WANT MONEY? GO INTO FINANCE
Base pay isn’t a perfect barometer. For one, pay data isn’t adjusted by regional cost of living – a number that would involve altering data for each student at each school. In addition, the pay totals are subject to fluctuation based on the size of the sample. For example, in marketing, the University of Florida Warrington’s 2017 class actually pulled down higher base pay than an urban Ivy like Columbia Business School, to the tune of a $112,167-to-$109,559 margin. At the same time, the number of Columbia marketing students reporting their starting pay topped their Warrington peers by a 42-to-6 margin. In other words, smaller program pay data is more subject to fluctuations stirred by one or two paychecks outside the norm.
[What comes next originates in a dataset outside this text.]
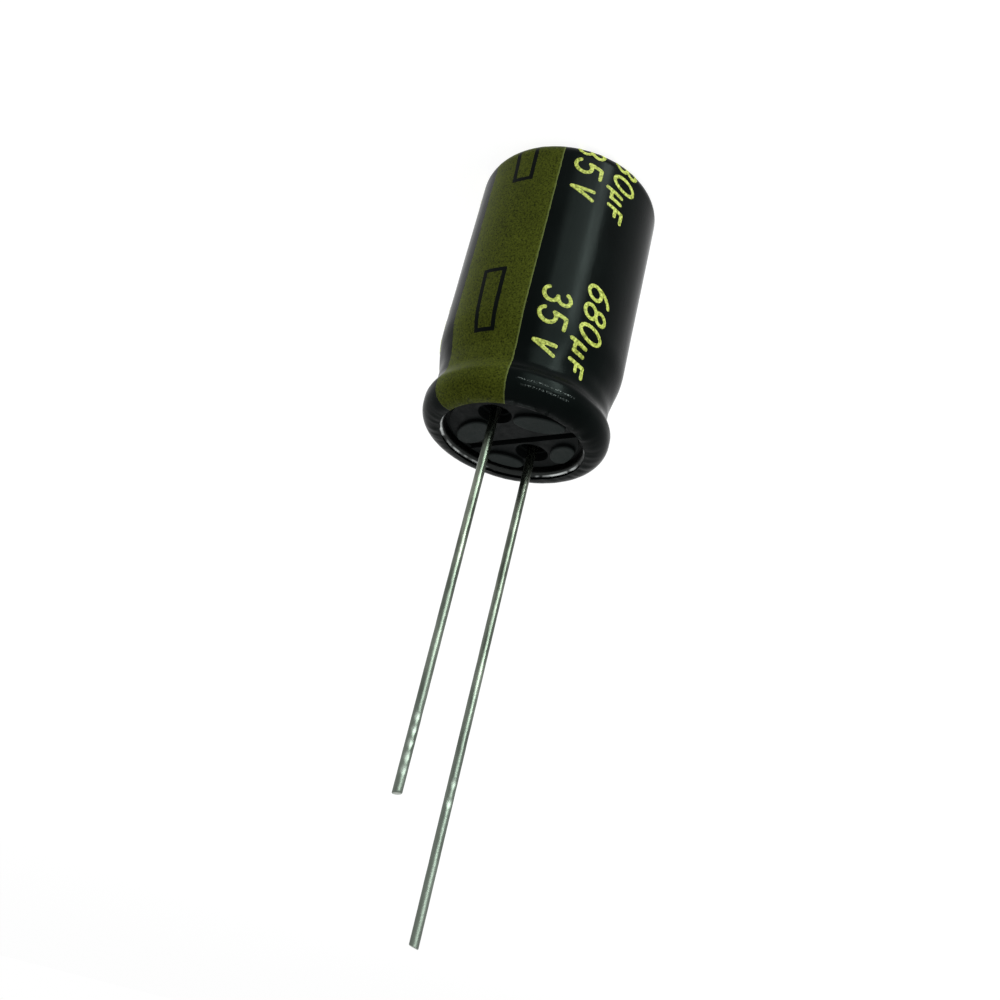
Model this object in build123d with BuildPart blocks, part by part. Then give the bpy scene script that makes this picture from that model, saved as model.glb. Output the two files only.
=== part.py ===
from build123d import *
from math import atan2, sqrt, tan
import os

# Radial aluminium electrolytic capacitor, standing on its closed end.
# Millimetres. Z = 0 is the face it stands on, +Z runs along the axis to the leads.
# The anode (+) lead is on the +X side, the cathode (-) lead on the -X side.

os.makedirs("parts", exist_ok=True)

# ---- Driving dimensions ----

# Drawn aluminium can, 12.5 x 20 case size
can_diameter = 12.5
can_length = 20.6
can_wall = 0.35
corner_inner_bend = 0.55  # between base and wall, on the inside
rim_inner_bend = 0.75     # where the wall turns in over the seal
lip_inner_bend = 0.05     # where the rolled edge turns down
rim_width = 1.53          # from the can's side in to the rolled edge
lip_drop = 0.75           # how far the rolled edge reaches down onto the seal

# Bead rolled into the wall to grip the seal
bead_depth = 1.0
rim_land = 0.069          # straight wall between the rim's bend and the bead
bead_root = 1.2           # straight length of the root
bead_lower_flank = 3.0
bead_upper_flank = 1.2
bead_inner_bend = 0.12    # tightest bend, where the seal lies against its crests

# Safety vent scored in the base
vent_length = 7.0
vent_width = 0.3
vent_depth = 0.15

# Heat-shrunk insulating sleeve
sleeve_wall = 0.13
sleeve_gap = 0.02
sleeve_base_lap = 1.25    # how far it laps onto the base, from the can's side
sleeve_rim_lap = 1.3      # how far it laps onto the rim
sleeve_dip = 0.47         # how far it is drawn into the bead
sleeve_dip_root = 1.4
sleeve_low_hold = 0.75    # how far past the bead's crests it still lies on the wall
sleeve_high_hold = 0.25
sleeve_dip_bends = (6.0, 3.0, 1.5, 0.8)

# Rubber seal
seal_height = 4.6
seal_gap = 0.03
seal_corner = 0.3
boss_margin = 0.3         # from the rolled edge in to the raised middle
boss_rise = 0.2           # above the ledge under the rolled edge
pad_rise = 0.3            # pads above the raised middle
pad_edge = 0.12
channel_width = 0.6
channel_depth = 0.5       # below the raised middle
channel_shift = 0.9       # towards the anode
well_diameter = 2.3       # wide mouth of each lead hole
well_depth = 0.6
anode_pad = (2.8, 2.3, 1.3, 0.8, 130)      # centre x, y, half length, half width, turn
cathode_pad = (-1.0, 2.6, 1.75, 0.95, 60)

# Terminals
lead_pitch = 5.0
lead_diameter = 0.6
anode_lead_length = 32.1      # from the rim to the tip
cathode_lead_length = 24.7
lead_tip_chamfer = 0.1
weld_height = 1.3             # tapered weld between stem and wire
weld_diameter = 0.9
stem_diameter = 1.8
stem_below_rim = 1.75         # rim to the end of the stem, where the wire is welded on
stem_below_seal = 0.5
head_space = 2.5              # winding to seal
tab_width = 2.4
tab_thickness = 0.35
tab_taper = 1.4               # from round stem to flat tab
tab_in_winding = 8.0
tab_gap = 0.03

# Wound foil and paper
winding_play = 0.25           # between the tape and the can
core_diameter = 1.5
tape_thickness = 0.08
tape_margin = 1.9             # winding's ends to the tape's edges
tape_gap = 0.02

# ---- Levels and radii that follow ----

sleeve_skin = sleeve_wall + sleeve_gap
can_radius = can_diameter / 2
can_corner = corner_inner_bend + can_wall
rim_bend = rim_inner_bend + can_wall
lip_bend = lip_inner_bend + can_wall
lip_radius = can_radius - rim_width
boss_radius = lip_radius - boss_margin
tape_radius = can_radius - can_wall - winding_play
winding_radius = tape_radius - tape_thickness - tape_gap
sleeve_radius = can_radius + sleeve_skin
can_base_z = sleeve_skin
can_top_z = can_base_z + can_length
rim_z = can_top_z + sleeve_skin
ledge_z = can_top_z - lip_drop - seal_gap
boss_z = ledge_z + boss_rise
pad_z = boss_z + pad_rise
seal_base_z = pad_z - seal_height
stem_top_z = rim_z - stem_below_rim
corner_reach = max(winding_radius - (can_radius - can_corner), 0)
corner_rise = corner_inner_bend - sqrt(corner_inner_bend**2 - corner_reach**2)
winding_base_z = can_base_z + can_wall + corner_rise
winding_top_z = seal_base_z - head_space

# Bead, down from the rim's bend
seal_inset = can_wall + seal_gap
bead_bend = bead_inner_bend + seal_inset
lower_flank_angle = atan2(bead_depth, bead_lower_flank)
upper_flank_angle = atan2(bead_depth, bead_upper_flank)
bead_high_crest = can_top_z - rim_bend - rim_land - bead_bend * tan(upper_flank_angle / 2)
bead_z = bead_high_crest - bead_upper_flank - bead_root / 2
bead_low_crest = bead_z - bead_root / 2 - bead_lower_flank


def neck_points(inset):
    """Corners of the bead, moved inwards from the can's outer skin by inset."""
    outer = can_radius - inset
    root = outer - bead_depth
    root_low = bead_z - bead_root / 2 - inset * tan(lower_flank_angle / 2)
    root_high = bead_z + bead_root / 2 + inset * tan(upper_flank_angle / 2)
    return [
        (outer, root_low - bead_lower_flank),
        (root, root_low),
        (root, root_high),
        (outer, root_high + bead_upper_flank),
    ]


def neck_bends(inset):
    """Bend radii at those corners: tighter on the crests, wider in the root."""
    crest = bead_bend - inset
    root = bead_bend + inset
    return [crest, root, root, crest]


# ---- Aluminium can ----

can_path = [(0, can_base_z), (can_radius, can_base_z)]
can_path += neck_points(0)
can_path += [(can_radius, can_top_z), (lip_radius, can_top_z), (lip_radius, can_top_z - lip_drop)]

with BuildPart() as aluminium_can:
    with BuildSketch(Plane.XZ):
        with BuildLine():
            FilletPolyline(*can_path, radius=[can_corner, *neck_bends(0), rim_bend, lip_bend])
            offset(amount=can_wall, side=Side.LEFT)
        make_face()
    revolve(axis=Axis.Z)
    with BuildSketch(Plane.XY.offset(can_base_z)):
        SlotOverall(vent_length, vent_width)
        SlotOverall(vent_length, vent_width, rotation=90)
    extrude(amount=vent_depth, mode=Mode.SUBTRACT)

aluminium_can.part.label = "aluminium_can"
export_step(aluminium_can.part, "parts/aluminium_can.step")


# ---- Insulating sleeve ----

sleeve_path = [
    (can_radius - sleeve_base_lap, 0),
    (sleeve_radius, 0),
    (sleeve_radius, bead_low_crest + sleeve_low_hold),
    (sleeve_radius - sleeve_dip, bead_z - sleeve_dip_root / 2),
    (sleeve_radius - sleeve_dip, bead_z + sleeve_dip_root / 2),
    (sleeve_radius, bead_high_crest - sleeve_high_hold),
    (sleeve_radius, rim_z),
    (can_radius - sleeve_rim_lap, rim_z),
]
sleeve_bends = [can_corner + sleeve_skin, *sleeve_dip_bends, rim_bend + sleeve_skin]

with BuildPart() as insulating_sleeve:
    with BuildSketch(Plane.XZ):
        with BuildLine():
            FilletPolyline(*sleeve_path, radius=sleeve_bends)
            offset(amount=sleeve_wall, side=Side.LEFT)
        make_face()
    revolve(axis=Axis.Z)

insulating_sleeve.part.label = "insulating_sleeve"
export_step(insulating_sleeve.part, "parts/insulating_sleeve.step")


# ---- Rubber seal ----

seal_radius = can_radius - seal_inset
below_neck_z = bead_low_crest - 2 * seal_corner
seal_outline = [(0, below_neck_z), (seal_radius, below_neck_z)]
seal_outline += neck_points(seal_inset)
seal_outline += [(seal_radius, ledge_z), (0, ledge_z)]
seal_bends = [seal_corner, *neck_bends(seal_inset), seal_corner]

with BuildPart() as rubber_bung:
    with BuildSketch(Plane.XZ):
        with BuildLine():
            FilletPolyline(*seal_outline, radius=seal_bends)
            Line(seal_outline[-1], seal_outline[0])
        make_face()
        with Locations((0, seal_base_z)):
            Rectangle(can_radius, seal_height, align=Align.MIN, mode=Mode.INTERSECT)
    revolve(axis=Axis.Z)
    with BuildSketch(Plane.XY.offset(ledge_z)):
        Circle(boss_radius)
    extrude(amount=boss_rise)
    with BuildSketch(Plane.XY.offset(boss_z)):
        for side in (1, -1):
            for pad_x, pad_y, half_length, half_width, turn in (anode_pad, cathode_pad):
                with Locations((pad_x, side * pad_y)):
                    Ellipse(half_length, half_width, rotation=side * turn)
        Circle(boss_radius - pad_edge, mode=Mode.INTERSECT)
    extrude(amount=pad_rise)
    pad_rims = rubber_bung.faces().filter_by_position(Axis.Z, pad_z, pad_z).edges()
    fillet(pad_rims, radius=pad_edge)
    with BuildSketch(Plane.XY.offset(boss_z - channel_depth)):
        with Locations((channel_shift, 0)):
            Rectangle(channel_width, 2 * boss_radius)
        Circle(boss_radius, mode=Mode.INTERSECT)
    extrude(amount=channel_depth + pad_rise, mode=Mode.SUBTRACT)
    with BuildSketch(Plane.XY.offset(pad_z)):
        with Locations((lead_pitch / 2, 0), (-lead_pitch / 2, 0)):
            Circle(well_diameter / 2)
    extrude(amount=-(pad_rise + well_depth), mode=Mode.SUBTRACT)
    with BuildSketch(Plane.XY.offset(seal_base_z)):
        with Locations((lead_pitch / 2, 0), (-lead_pitch / 2, 0)):
            Circle(stem_diameter / 2 + seal_gap)
    extrude(amount=seal_height, mode=Mode.SUBTRACT)

rubber_bung.part.label = "rubber_bung"
export_step(rubber_bung.part, "parts/rubber_bung.step")


# ---- Terminals: a flat tab with a round stem through the seal, and a tinned wire ----

tab_base_z = winding_top_z - tab_in_winding
tab_top_z = seal_base_z - stem_below_seal - tab_taper
terminals = [("anode", lead_pitch / 2, anode_lead_length), ("cathode", -lead_pitch / 2, cathode_lead_length)]

for name, place_x, lead_length in terminals:
    with BuildPart() as tab:
        with BuildSketch(Plane.XY.offset(tab_base_z)):
            with Locations((place_x, 0)):
                Rectangle(tab_thickness, tab_width)
        extrude(amount=tab_top_z - tab_base_z)
        with BuildSketch(Plane.XY.offset(tab_top_z)):
            with Locations((place_x, 0)):
                Rectangle(tab_thickness, tab_width)
        with BuildSketch(Plane.XY.offset(tab_top_z + tab_taper)):
            with Locations((place_x, 0)):
                Circle(stem_diameter / 2)
        loft()
        with BuildSketch(Plane.XY.offset(tab_top_z + tab_taper)):
            with Locations((place_x, 0)):
                Circle(stem_diameter / 2)
        extrude(amount=stem_top_z - tab_top_z - tab_taper)

    tab.part.label = f"{name}_tab"
    export_step(tab.part, f"parts/{name}_tab.step")

    with BuildPart() as lead:
        with BuildSketch(Plane.XY.offset(stem_top_z)):
            with Locations((place_x, 0)):
                Circle(weld_diameter / 2)
        with BuildSketch(Plane.XY.offset(stem_top_z + weld_height)):
            with Locations((place_x, 0)):
                Circle(lead_diameter / 2)
        loft()
        with BuildSketch(Plane.XY.offset(stem_top_z + weld_height)):
            with Locations((place_x, 0)):
                Circle(lead_diameter / 2)
        extrude(amount=rim_z + lead_length - stem_top_z - weld_height)
        chamfer(lead.edges().sort_by(Axis.Z)[-1], length=lead_tip_chamfer)

    lead.part.label = f"{name}_lead"
    export_step(lead.part, f"parts/{name}_lead.step")


# ---- Wound foils and paper, with the tape that closes the roll ----

with BuildPart() as wound_element:
    with BuildSketch(Plane.XY.offset(winding_base_z)):
        Circle(winding_radius)
        Circle(core_diameter / 2, mode=Mode.SUBTRACT)
    extrude(amount=winding_top_z - winding_base_z)
    with BuildSketch(Plane.XY.offset(tab_base_z - tab_gap)):
        with Locations((lead_pitch / 2, 0), (-lead_pitch / 2, 0)):
            Rectangle(tab_thickness + 2 * tab_gap, tab_width + 2 * tab_gap)
    extrude(amount=tab_in_winding + tab_gap, mode=Mode.SUBTRACT)

wound_element.part.label = "wound_element"
export_step(wound_element.part, "parts/wound_element.step")

with BuildPart() as winding_tape:
    with BuildSketch(Plane.XY.offset(winding_base_z + tape_margin)):
        Circle(tape_radius)
        Circle(tape_radius - tape_thickness, mode=Mode.SUBTRACT)
    extrude(amount=winding_top_z - winding_base_z - 2 * tape_margin)

winding_tape.part.label = "winding_tape"
export_step(winding_tape.part, "parts/winding_tape.step")
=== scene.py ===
import math
import bpy
from mathutils import Matrix, Vector, noise


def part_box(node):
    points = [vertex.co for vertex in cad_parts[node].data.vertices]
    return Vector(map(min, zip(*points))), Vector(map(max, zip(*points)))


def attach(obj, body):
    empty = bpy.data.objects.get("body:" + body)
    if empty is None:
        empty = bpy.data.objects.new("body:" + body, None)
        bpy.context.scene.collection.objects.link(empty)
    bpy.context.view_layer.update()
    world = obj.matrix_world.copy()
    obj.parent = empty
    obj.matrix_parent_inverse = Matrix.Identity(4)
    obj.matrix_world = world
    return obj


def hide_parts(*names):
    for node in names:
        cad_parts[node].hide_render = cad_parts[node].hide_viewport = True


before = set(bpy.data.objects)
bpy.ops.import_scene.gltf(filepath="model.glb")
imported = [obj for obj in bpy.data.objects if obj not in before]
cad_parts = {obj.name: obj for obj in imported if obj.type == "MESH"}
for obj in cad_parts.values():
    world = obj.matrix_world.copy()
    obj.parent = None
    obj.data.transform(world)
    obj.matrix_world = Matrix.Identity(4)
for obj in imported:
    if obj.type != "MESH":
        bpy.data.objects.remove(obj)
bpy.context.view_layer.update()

mm = 0.001  # lengths in the dictionaries are in mm, apart from the floor's and the lamps'
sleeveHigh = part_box("insulating_sleeve")[1]
filmRadius = sleeveHigh[0] / mm
filmTop = sleeveHigh[2] / mm


def clearSelection():
    if bpy.context.mode != "OBJECT":
        bpy.ops.object.mode_set(mode="OBJECT")
    bpy.ops.object.select_all(action="DESELECT")


def pickOnly(piece):
    clearSelection()
    piece.select_set(True)
    bpy.context.view_layer.objects.active = piece


def enterEdit(piece, mode="VERT"):
    pickOnly(piece)
    bpy.ops.object.mode_set(mode="EDIT")
    bpy.ops.mesh.select_mode(type=mode)


def leaveEdit():
    bpy.ops.object.mode_set(mode="OBJECT")


def applyAll(piece):
    pickOnly(piece)
    for modifier in list(piece.modifiers):
        bpy.ops.object.modifier_apply(modifier=modifier.name)


def settleMesh(piece, gap):
    enterEdit(piece)  # doubles first, then normals
    bpy.ops.mesh.select_all(action="SELECT")
    bpy.ops.mesh.remove_doubles(threshold=gap)
    bpy.ops.mesh.normals_make_consistent(inside=False)
    leaveEdit()


def handIn(piece, name, slotName, material, *nodes):
    piece.name = name
    piece.data.name = name
    piece.data.materials.clear()
    piece.data.materials.append(material)
    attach(piece, "root")
    if nodes:
        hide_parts(*nodes)


def easeStep(value, start, end):
    share = min(max((value - start) / (end - start), 0.0), 1.0)
    return share * share * (3.0 - 2.0 * share)


def startMaterial(name):
    material = bpy.data.materials.new(name)
    material.use_nodes = True
    nodes = material.node_tree.nodes
    shader = nodes["Principled BSDF"]
    return material, nodes, material.node_tree.links, shader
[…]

Overall, finance yielded the highest paychecks for the Class of 2017, with Stanford grads making $161,097. That doesn’t include bonus, which came to a $50,000 median each at Stanford GSB, Wharton, and Northwestern Kellogg. In fact, finance grad at a dozen programs came away with a starting base of $120K or more. If you’re seeking guaranteed pay – not a one-time signing bonus or run-yourself-into-the-ground incentives, consulting is the place to be. Here, 29 schools graduating consulting students who made a median base of $120K or better in their first year.
Looking for growth? At 12 MBA programs, operations grads enjoyed a pay increase of $10K or more since 2015 – an improvement bigger than finance and consulting combined. Overall, the largest bases were doled out to finance majors, with graduates at Wharton, Harvard, and Berkeley Haas each claiming $300K salaries.